> _Material_:
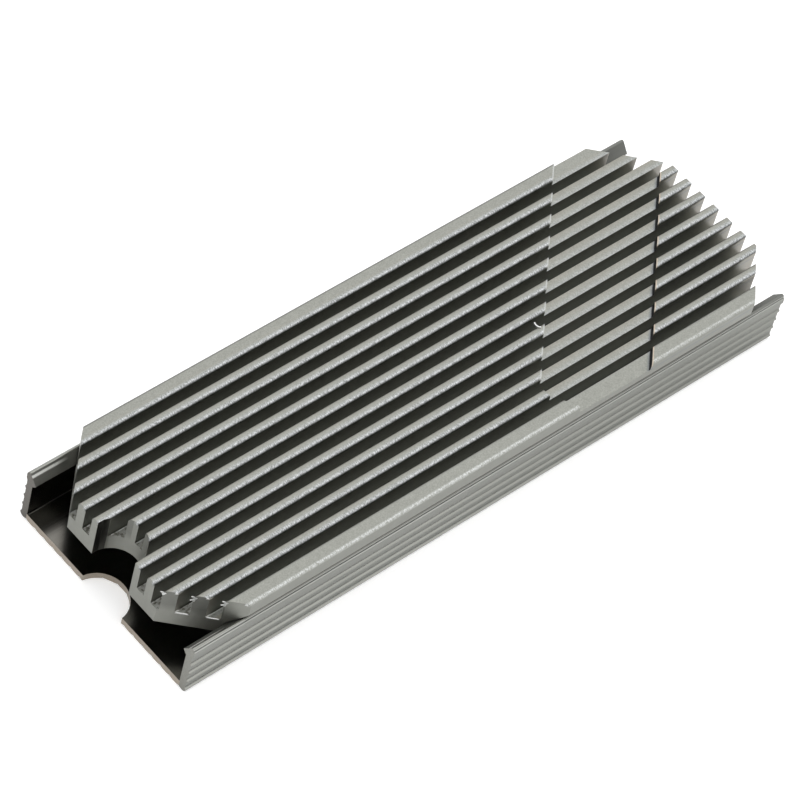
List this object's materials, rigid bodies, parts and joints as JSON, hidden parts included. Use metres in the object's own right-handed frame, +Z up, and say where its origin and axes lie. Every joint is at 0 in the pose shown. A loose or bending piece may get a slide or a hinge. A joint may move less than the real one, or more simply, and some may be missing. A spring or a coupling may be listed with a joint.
{
  "type": "ssd heat sink",
  "caption": "Aluminium heat sink for a slim solid state drive board: a ribbed channel with barbed rails and a finned cover that slides along it.",
  "frame": {"origin": "middle of the tray's underside", "axes": "+X along the board, away from the screw notch; +Y across the board; +Z up through the fins"},
  "size_m": [0.0764, 0.0244, 0.009],
  "materials": {
    "tray_aluminium": "satin",
    "cover_aluminium": "satin",
    "thermal_pad": "matte"
  },
  "bodies": {
    "tray_body": {"tray": "tray_aluminium", "lower_thermal_pad": "thermal_pad"},
    "cover_body": {"finned_cover": "cover_aluminium", "upper_thermal_pad": "thermal_pad"}
  },
  "joints": [
    {"name": "cover_slide", "type": "slide", "parent": "tray_body", "child": "cover_body", "axis": [1, 0, 0], "range_m": [-0.066, 0.066]}
  ]
}
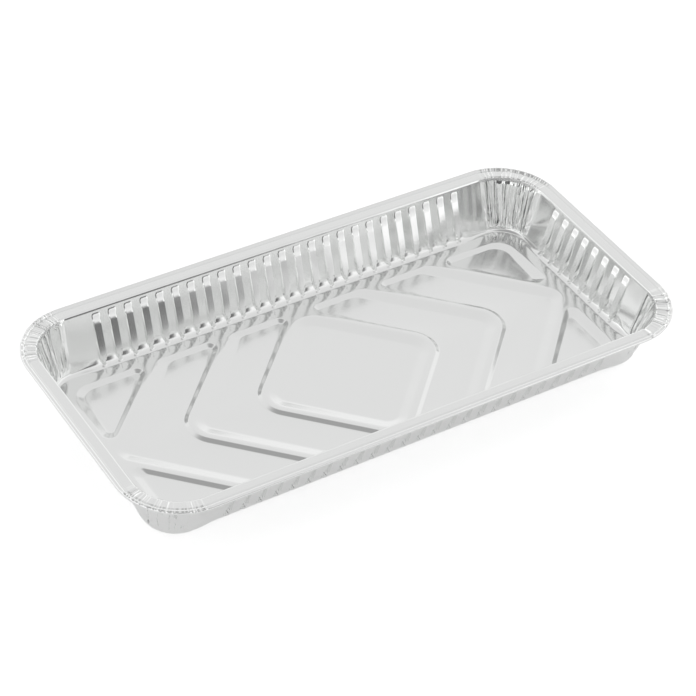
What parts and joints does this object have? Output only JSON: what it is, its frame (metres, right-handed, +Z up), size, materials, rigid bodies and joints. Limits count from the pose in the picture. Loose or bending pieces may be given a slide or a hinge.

> _What is being asked_:
The entries above should be repeated exactly, every one of them.

> _Final result_:
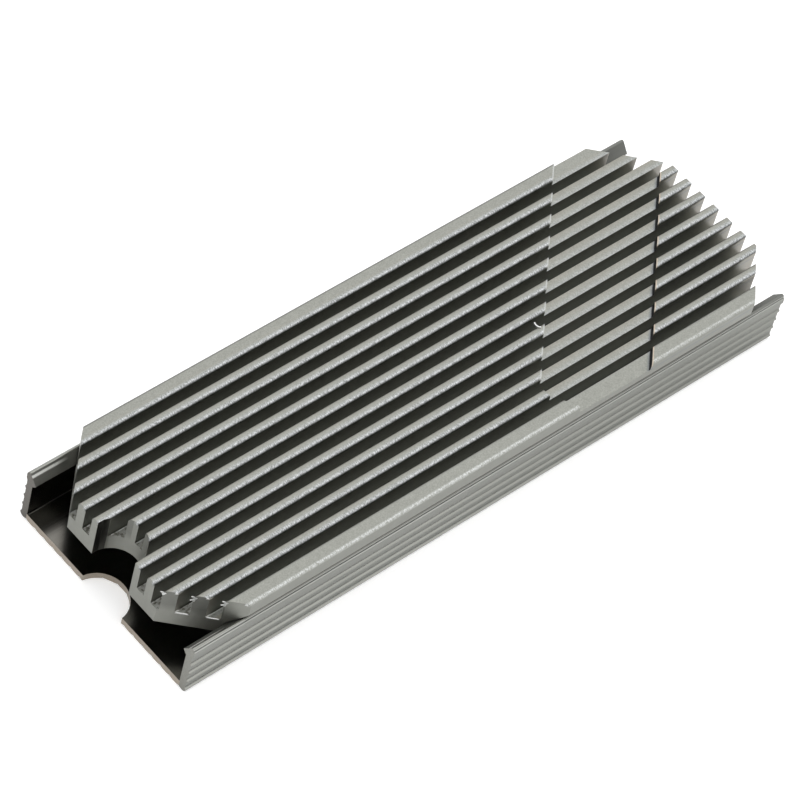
List this object's materials, rigid bodies, parts and joints as JSON, hidden parts included. Use metres in the object's own right-handed frame, +Z up, and say where its origin and axes lie. Every joint is at 0 in the pose shown. A loose or bending piece may get a slide or a hinge. A joint may move less than the real one, or more simply, and some may be missing. A spring or a coupling may be listed with a joint.
{
  "type": "ssd heat sink",
  "caption": "Aluminium heat sink for a slim solid state drive board: a ribbed channel with barbed rails and a finned cover that slides along it.",
  "frame": {"origin": "middle of the tray's underside", "axes": "+X along the board, away from the screw notch; +Y across the board; +Z up through the fins"},
  "size_m": [0.0764, 0.0244, 0.009],
  "materials": {
    "tray_aluminium": "satin",
    "cover_aluminium": "satin",
    "thermal_pad": "matte"
  },
  "bodies": {
    "tray_body": {"tray": "tray_aluminium", "lower_thermal_pad": "thermal_pad"},
    "cover_body": {"finned_cover": "cover_aluminium", "upper_thermal_pad": "thermal_pad"}
  },
  "joints": [
    {"name": "cover_slide", "type": "slide", "parent": "tray_body", "child": "cover_body", "axis": [1, 0, 0], "range_m": [-0.066, 0.066]}
  ]
}
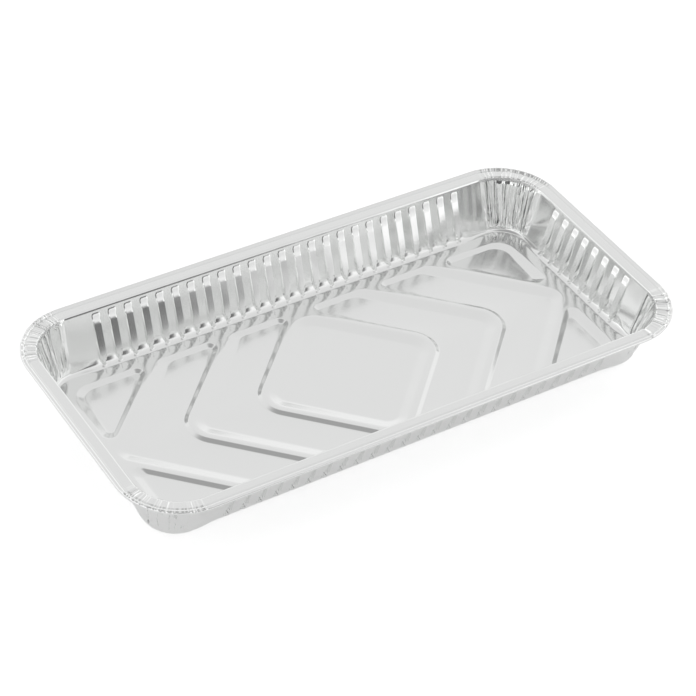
What parts and joints does this object have? Output only JSON: what it is, its frame (metres, right-handed, +Z up), size, materials, rigid bodies and joints. Limits count from the pose in the picture. Loose or bending pieces may be given a slide or a hinge.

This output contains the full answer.